Optical hydrogen sensors feature distinct advantages with respect to present-day technology. They can be made small, cheap and are intrinsically safe. The heart of these sensors is a metal hydride sensing layer providing the optical signal. Upon exposure to hydrogen, the metal hydride will absorb hydrogen, which changes it’s optical properties. By measuring e.g. the reflectivity of the light, the hydrogen concentration can then be determined.

While optical hydrogen sensing materials have proven conceptually to work at room temperature, the use onboard of aircraft poses some specific demands including operating temperatures down to -60 °C. As part of the European Union Clean Aviation actions, the 100+ million HYDEA project aims to develop a hydrogen combustion energy for future green hydrogen powered aircraft. In this consortium, of which key industry players as Airbus, General Electric and Safran are part of, Delft University of Technology combines the expertise of two faculties, Aerospace Engineering and Applied Science, to develop optical hydrogen sensors that can detect the tiniest leak of hydrogen on board of aircraft.

In this project, your task will be to research hydrogen sensing materials that can be used for conditions relevant to aviation (low temperatures etc.) and use these materials to construct a proof-of-principle optical hydrogen sensor using fiber optics. Besides developing the sensor, research will also focus on fundamental understanding of the material properties that govern the optical hydrogen sensing properties. This project will be a true team effort, involving Research Technicians, Scientific staff, Postdocs across two different faculties as well as external consortium members.

Tasks

-   Synthesize hydrogen sensing materials using physical vapor deposition       (magnetron sputtering)

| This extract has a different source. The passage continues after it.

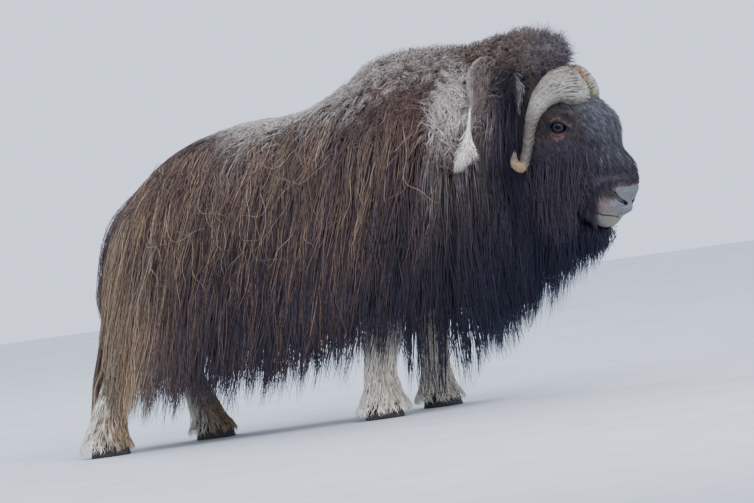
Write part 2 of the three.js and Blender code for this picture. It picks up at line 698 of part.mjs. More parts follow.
// The fuzzy tuft on the crown, as clumps on a low dome.
function crownClumps() {
  const clumps = [];
  const centre = new THREE.Vector3(CROWN.at[0], 0, CROWN.at[1]);
  for (const [tilt, count] of CROWN.rings) {
    for (let i = 0; i < count; i++) {
      const turn = ((i + 0.5 * (count % 2)) / count) * 2 * Math.PI + vary(0.15);
      const polar = THREE.MathUtils.degToRad(tilt + vary(4));
      const out = new THREE.Vector3().setFromSphericalCoords(1, polar, turn);
      out.set(out.z, out.x, out.y);
      const spot = out.clone().multiply(new THREE.Vector3(...CROWN.reach)).add(centre);
      const facing = inHead(out.toArray()).sub(inHead([0, 0, 0]));
      const curl = new THREE.Vector3(vary(0.6), vary(0.6), 0.2);
      const [radius, rise] = [CROWN.clump, CROWN.rise].map((size) => size * (1 + vary(0.12)));
      clumps.push(clump(inHead(spot.toArray()), facing, radius, rise, curl));
    }
  }
  return clumps;
}

// The tuft of shed wool and the roll of wool beside it, on the near side of the neck.
function shedWool() {
  const [rootX, rootHeight] = SHED.root;
  const near = (x, height, depth) => {
    const place = x + Math.tan(LEAN) * (LEAN_LEVEL - height);
    const { middle, top, hem } = sectionAt(alongOf(place), 1);
    if (height < middle) return coatAt(place, 1 + (middle - height) / (middle - hem), -1, depth);
    const rise = THREE.MathUtils.clamp((height - middle) / (top - middle), 0, 1);
    return coatAt(place, (2 / Math.PI) * Math.acos(rise ** (TRUNK_SQUARE.above / 2)), -1, depth);
  };
  const tuft = SHED.tips.map(([shift, tipHeight, width]) => {
    const spots = SHED.lie.map(([share, depth]) =>
      near(rootX + (shift - 30) * share, mix([rootHeight, tipHeight], share), depth));
    return lock(spots, new THREE.Vector3(0, -1, 0), width, SHED.thick, 4);
  });
  const course = [0, 0.33, 0.66, 1].map((share) => {
    const [x, height] = [0, 1].map((k) => mix([RUFF.from[k], RUFF.to[k]], share));
    return near(x, height, share > 0 ? 1.02 : 0.3);
  });
  return [...tuft, lock(course, new THREE.Vector3(0, -1, 0.2).normalize(), RUFF.width, RUFF.thick, 4)];
}

// The bare head without its coat: skull, muzzle, lips, lids and the low dome of the crown.
function headCore() {
  const skull = tube(16, 14, headWall);
  const dome = headBall([CROWN.at[0], 0, CROWN.at[1]], CROWN.reach, 10, 5);
  const lids = [1, -1].map((side) => eyeball(side, EYE.lid));
  const lips = [LIP.apart, -LIP.apart].map((rise) =>
    headRope(mouthLine(rise), (along) => LIP.roll * Math.sin(Math.PI * (0.08 + 0.84 * along)) ** 0.4, 5, 8),
  );
  return [skull, dome, ...lids, ...lips];
}

// What is cut out of the head for its openings: the mouth's line and the nostrils.
function headOpenings() {
  const groove = headRope(mouthLine(0), () => LIP.groove, 4, 8);
  const nostrils = [1, -1].map((side) => {
    const ends = [NOSTRIL.from, NOSTRIL.to].map(([forward, left, height]) => [forward, side * left, height]);
    const bend = ends[0].map((value, k) => mix([value, ends[1][k]], 0.5) + (k === 1 ? side * 8 : 0));
    const radiusAt = (along) => NOSTRIL.radius * Math.sin(Math.PI * (0.15 + 0.7 * along));
    return headRope([ends[0], bend, ends[1]], radiusAt, 6, 4);
  });
  return [groove, ...nostrils, eyeOpening(1), eyeOpening(-1)];
}

// Parts the whole body into nodes and clears each from what is set into it.
function buildSolids() {
  THREE.MathUtils.seededRandom(SEED);
  const trunk = tube(14, 17, trunkWall);
  const set = [1, -1].flatMap((side) => [horn(side, GAP), ear(side, GAP), eyeball(side, EYE.radius + GAP)]);
  for (const line of Object.values(LEGS)) set.push(leg(line, GAP));
  set.push(tail(GAP));
  const sockets = wasm.Manifold.union(set);

  // One length of the body between two cuts, its forms fused and cleared from what is set into it
  const length = (from, to, forms, openings = []) => {
    const block = slab(from + GAP / 2, to - GAP / 2);
    const fused = wasm.Manifold.union([trunk.intersect(block), ...forms]).intersect(block);
    return largest(fused.subtract(wasm.Manifold.union([sockets, ...openings])));
  };
  const [tailEnd, noseEnd] = [-3 * LEAN_LEVEL, 3 * LEAN_LEVEL];
  const solids = {
    rump: length(tailEnd, CUT_RUMP, [
      ...flankLocks(-LEAN_LEVEL, CUT_RUMP),
      ...ridgeLocks(-LEAN_LEVEL, CUT_RUMP),
      ...rumpLocks(),
    ]),
    flanks: length(CUT_RUMP, CUT_FLANK, [
      ...flankLocks(CUT_RUMP, CUT_FLANK),
      ...ridgeLocks(CUT_RUMP, CUT_FLANK),
      ...woolClumps(CUT_RUMP, CUT_FLANK),
    ]),
    shoulders: length(CUT_FLANK, CUT_SHOULDER, [
      ...flankLocks(CUT_FLANK, CUT_SHOULDER),
      ...woolClumps(CUT_FLANK, CUT_SHOULDER),
    ]),
    neck: length(CUT_SHOULDER, CUT_HEAD, [
      ...flankLocks(CUT_SHOULDER, CUT_HEAD),
      ...woolClumps(CUT_SHOULDER, CUT_HEAD),
      ...frontLocks(CHEST),
      ...shedWool(),
    ]),
    head: length(
      CUT_HEAD,
      noseEnd,
      [
        ...headCore(),
        ...flankLocks(CUT_HEAD, LEAN_LEVEL),
        ...frontLocks(THROAT),
        ...beardLocks(),
        ...crownClumps(),
      ],
      headOpenings(),
    ),
    tail: tail(0),
  };
  for (const [hand, side] of [["left", 1], ["right", -1]]) {
    solids[`horn_${hand}`] = horn(side, 0);
    solids[`ear_${hand}`] = ear(side, 0).subtract(horn(side, GAP));
    solids[`eye_${hand}`] = eyeball(side, EYE.radius);
  }
  for (const [name, line] of Object.entries(LEGS)) {
    solids[`leg_${name}`] = leg(line, 0);
    solids[`hoof_${name}`] = hoof(line);
  }
  return solids;
}

// The finish of a node, from its name.
function finishOf(name) {
  const kind = name.split("_")[0];
  return new THREE.MeshStandardMaterial({ ...FINISH[DRESS[kind] ?? kind], metalness: 0 });
}

const muskox = new THREE.Group();
for (const [name, solid] of Object.entries(buildSolids())) {
  const mesh = new THREE.Mesh(geometryOf(solid), finishOf(name));
  mesh.name = name;
  muskox.add(mesh);
}
const reach = new THREE.Box3().setFromObject(muskox);
const middle = reach.getCenter(new THREE.Vector3());
muskox.position.set(-middle.x, -middle.y, -reach.min.z);

export default muskox;
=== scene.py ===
"""A life-size muskox bull, dressed in its long coat, on a plain studio floor.

Lengths are metres. Tables of the body are written in the part's own place, with the nose towards +X, the
animal's left towards +Y and the ground at zero, and are moved into the frame once its offset is known.
"""

from __future__ import annotations

import logging
import math
from dataclasses import dataclass, field
from enum import Enum

import bpy
import numpy as np
from mathutils import Matrix, Vector
from mathutils.bvhtree import BVHTree

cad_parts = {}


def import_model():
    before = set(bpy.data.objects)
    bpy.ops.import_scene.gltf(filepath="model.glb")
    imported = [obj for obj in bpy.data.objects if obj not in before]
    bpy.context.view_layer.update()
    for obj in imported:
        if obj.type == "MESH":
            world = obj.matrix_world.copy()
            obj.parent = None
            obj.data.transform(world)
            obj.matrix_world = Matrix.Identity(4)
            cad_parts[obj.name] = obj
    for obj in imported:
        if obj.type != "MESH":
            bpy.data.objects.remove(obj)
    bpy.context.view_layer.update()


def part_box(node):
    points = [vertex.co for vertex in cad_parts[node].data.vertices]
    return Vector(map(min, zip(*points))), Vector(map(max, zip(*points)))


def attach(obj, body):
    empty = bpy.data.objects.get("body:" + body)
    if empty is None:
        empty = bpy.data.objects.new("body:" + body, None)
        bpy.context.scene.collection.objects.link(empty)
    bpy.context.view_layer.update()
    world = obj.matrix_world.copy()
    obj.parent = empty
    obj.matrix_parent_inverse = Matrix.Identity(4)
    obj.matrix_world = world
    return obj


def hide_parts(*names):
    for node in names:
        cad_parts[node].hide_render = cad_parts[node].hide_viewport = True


LOG = logging.getLogger("muskox")
Array = np.ndarray
Mesh = tuple[np.ndarray, np.ndarray]  # points and triangles
Socket = bpy.types.NodeSocket

SEED = 1871
TURN = 2 * math.pi
LEAN = math.tan(math.radians(10))  # how far the hanging coat leans back for each metre of fall
LEAN_LEVEL = 1.0  # height at which the coat keeps its own place along the body
LOWEST = 0.05  # height under which no hair of the body hangs
HEAD_YAW = math.radians(28)  # the head is turned to the animal's right
HEAD_PIVOT = 0.671  # place along the body where the head turns on the neck
BAKE_MAP = "OFBake"
HAIR_FLAT = 0.45  # how thick a hair is, as a share of its half width
PATCH = 0.003  # how wide a tuft's patch is on the unwrapped skin
PIECE_LIMIT = 190_000  # triangles in one piece of the coat


def smooth(low: float, high: float, value: Array) -> Array:
    """Return 0 below low and 1 above high, or the other way round, with a soft step between."""
    share = np.clip((value - low) / (high - low), 0.0, 1.0)
    return share * share * (3.0 - 2.0 * share)


def blend(start: Array, end: Array, share: Array) -> Array:
    """Return the mix of two values, from start at share 0 to end at share 1."""
    return start + (end - start) * share


def unit(vectors: Array) -> Array:
    """Return vectors of length one, with the same directions."""
    return vectors / np.maximum(np.linalg.norm(vectors, axis=-1, keepdims=True), 1e-9)


def together(*parts: Array) -> Array:
    """Return coordinates of any shapes as points, with one more axis."""
    return np.stack(np.broadcast_arrays(*parts), axis=-1)


def around(sides: int) -> Array:
    """Return the angles of points that lie evenly round a section, as one row."""
    return np.linspace(0.0, TURN, sides, endpoint=False)[None, :]


def even(steps: int) -> Array:
    """Return even shares of a hair's length, as one row."""
    return np.linspace(0.0, 1.0, steps)[None, :]


def risen(share: Array, speed: float) -> Array:
    """Return how far a hair has risen from the skin, quickly near its root and not at all further on."""
    return np.sin(np.minimum(share * speed, 1.0) * math.pi / 2)


def tint(hexcode: str) -> Array:
    """Return the linear colour of a hexadecimal sRGB code."""
    srgb = np.array([int(hexcode[i : i + 2], 16) / 255.0 for i in (1, 3, 5)])
    return np.where(srgb <= 0.04045, srgb / 12.92, ((srgb + 0.055) / 1.055) ** 2.4)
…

-    Perform advanced material characterization with techniques such as Neutron and X-ray reflectometry, X-ray photoelectron spectroscopy, X-ray diffraction.

-     Characterization of optical performance of the hydrogen sensing materials when exposed to hydrogen containing environments.

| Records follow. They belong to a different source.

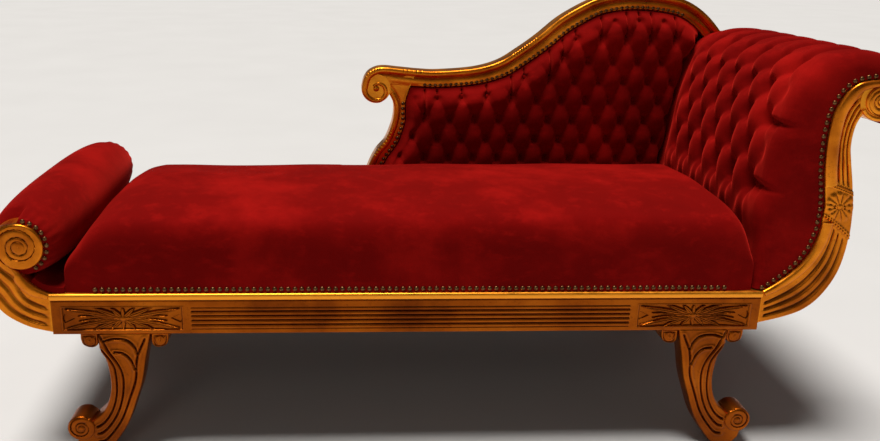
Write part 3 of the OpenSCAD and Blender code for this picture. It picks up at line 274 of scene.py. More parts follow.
# A board between two outlines, with a carved front: the relief is mm in front of its face
def board(outer, inner, relief, front, back, way=-1, nt=60, edge=3.0):
    core = 12
    t = steps(nt)
    s = travelled((outer + inner) / 2)
    rings = []
    for j in range(len(outer)):
        width = np.linalg.norm(outer[j] - inner[j])
        p = inner[j] + (outer[j] - inner[j]) * t[:, None]
        lift = relief(width * (1 - t), width * t, width, s[j], s[-1])
        lift = lift - rounding(width * (1 - t), edge) - rounding(width * t, edge)
        face = upright(p, front + way * lift)
        rear = upright(p[[-1, -1, 0, 0]], [front - way * core, back, back, front - way * core])
        rings.append(concatenate([face, rear]))
    return loft(rings)


# A half-round moulding to the left of a path, with nicks across its top where they are given
def bead(path, width, proud, y, way=-1, sides=12, nicks=None):
    root, nick_in = 3, 4
    a = linspace(0, pi, sides)
    n = normals(path)
    width, proud = (np.broadcast_to(v, len(path)) for v in (width, proud))
    rings = []
    for j in range(len(path)):
        off = -width[j] / 2 + width[j] / 2 * cos(a)
        p = path[j] + n[j] * off[:, None]
        lift = proud[j] * sin(a) ** 0.8
        if nicks:
            top = ramp((0.5 * width[j] + off) / nick_in) * sin(a)
            lift = lift - nicks(path[j], j / len(path)) * top
        rings.append(concatenate([upright(p, y + way * lift), upright(p[[-1, 0]], y - way * root)]))
    return loft(rings)


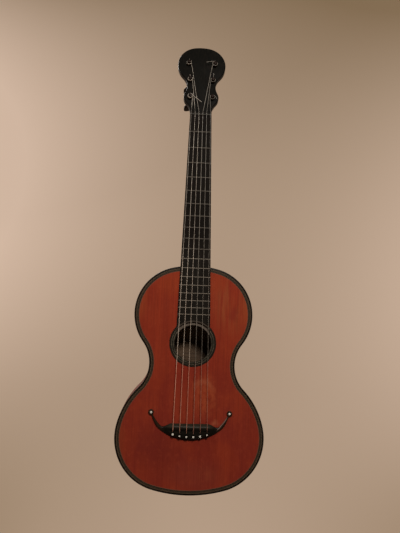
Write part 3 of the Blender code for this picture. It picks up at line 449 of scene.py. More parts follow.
varnish = Finish("red_brown_varnish_on_spruce", Coat_Weight=0.06, Coat_Roughness=0.15,
                 Specular_IOR_Level=0.07)
x, y, z = varnish.place()
wobble = varnish.noise((55.0, 1.0, 38.0), 3.0, 0.6) - 0.5
sideways = varnish.noise((40.0, 1.0, 40.0), 2.0, 0.5, 0.0, (3.0, 0.0, 7.0)) - 0.5
x = x + 0.016 * sideways
z = z + 0.020 * wobble


def patch(centre, reach, low, high=1.0):
    """1 in the middle of an uneven spot of the front, falling to 0 at its reach."""
    off_x = (x - centre[0]) / reach[0]
    off_z = (z - centre[1]) / reach[1]
    return 1.0 - varnish.between((off_x * off_x + off_z * off_z) ** 0.5, low, high)


grain = varnish.noise((760.0, 1.0, 9.0), 2.0)
streaks = varnish.noise((170.0, 1.0, 3.4), 3.0, 0.62)
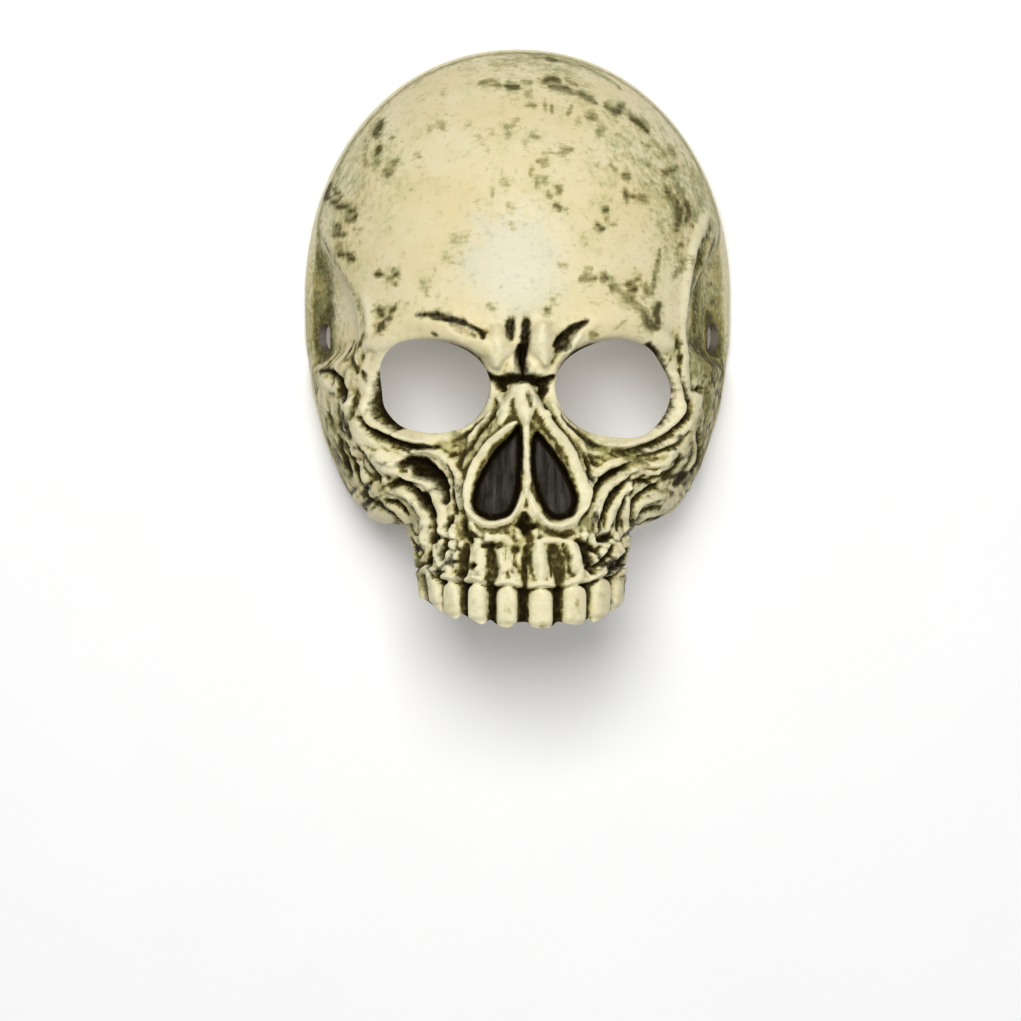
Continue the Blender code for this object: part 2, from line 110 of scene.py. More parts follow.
# level, face half-width, face depth, face fullness, muzzle half-width, muzzle depth, muzzle fullness
SECTIONS = (
    (14.0, 78.5, 85.0, 2.10, 1.0, 1.0, 2.3),
    (0.0, 78.2, 84.5, 2.20, 1.0, 1.0, 2.3),
    (-8.0, 77.2, 82.5, 2.25, 7.0, 74.0, 2.3),
    (-20.0, 75.6, 79.5, 2.35, 13.0, 85.0, 2.3),
    (-30.0, 73.2, 78.0, 2.45, 20.0, 90.5, 2.4),
    (-40.0, 70.2, 77.0, 2.50, 27.0, 92.0, 2.4),
    (-50.0, 66.4, 76.0, 2.60, 33.0, 92.0, 2.5),
    (-57.0, 63.0, 75.0, 2.60, 37.0, 92.0, 2.6),
    (-63.0, 59.0, 73.0, 2.60, 40.0, 92.5, 2.7),
    (-67.0, 53.5, 69.0, 2.50, 41.5, 93.0, 2.7),
    (-70.0, 45.0, 60.0, 2.30, 42.5, 93.5, 2.7),
    (-74.0, 20.0, 30.0, 2.20, 43.3, 94.0, 2.8),
    (-80.0, 5.0, 10.0, 2.20, 44.0, 95.0, 2.8),
    (-90.0, 5.0, 10.0, 2.20, 44.0, 96.0, 2.8),
    (-100.0, 5.0, 10.0, 2.20, 43.0, 95.5, 2.8),
    (-120.0, 5.0, 10.0, 2.20, 40.0, 93.0, 2.8),
)

# Outlines as seen from the front, which a smooth curve runs through.
LEFT_ORBIT = (
    (-10.5, -17), (-14, -7.5), (-24, -1.5), (-36, 0.2), (-47, -2.5), (-53, -9),
    (-56.5, -20), (-56, -28), (-50, -34.5), (-39, -37.5), (-26, -36.5), (-15, -30),
)
RIGHT_ORBIT = (
    (11, -17), (14, -8), (23, -1.8), (36, 0.6), (46.5, -2), (52.5, -8.5),
    (57, -19), (56, -28), (50, -35), (40, -38.7), (27, -37.8), (16, -31),
)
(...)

-      Translate the hydrogen sensing materials towards applications by investigating various optical read-out methods (Fibre Bragg sensors, micro-mirror geometries etc.)

-       Write academic papers communicating the experimental results that will together constitute your PhD thesis.

-        Co-supervise bachelor and master student thesis projects.

-        Contribute to the teaching activities of the group within the bachelor/master programs of the Faculty of Applied Sciences. This could be helping/coordinating the exercise lectures, practical assignments etc. This will be at max. 10% of your time.

You would be our ideal candidate if you are/have:

-               Master in (applied) Physics, material science or a related subject

-               Good command of the English language in both speaking and writing

-               Able to work both in a team as well as individually

-               Affinity with developing new materials and devices

-               Affinity with advanced material characterization to understand

-               Basic command of programming (Python) or willing to learn that is a pre.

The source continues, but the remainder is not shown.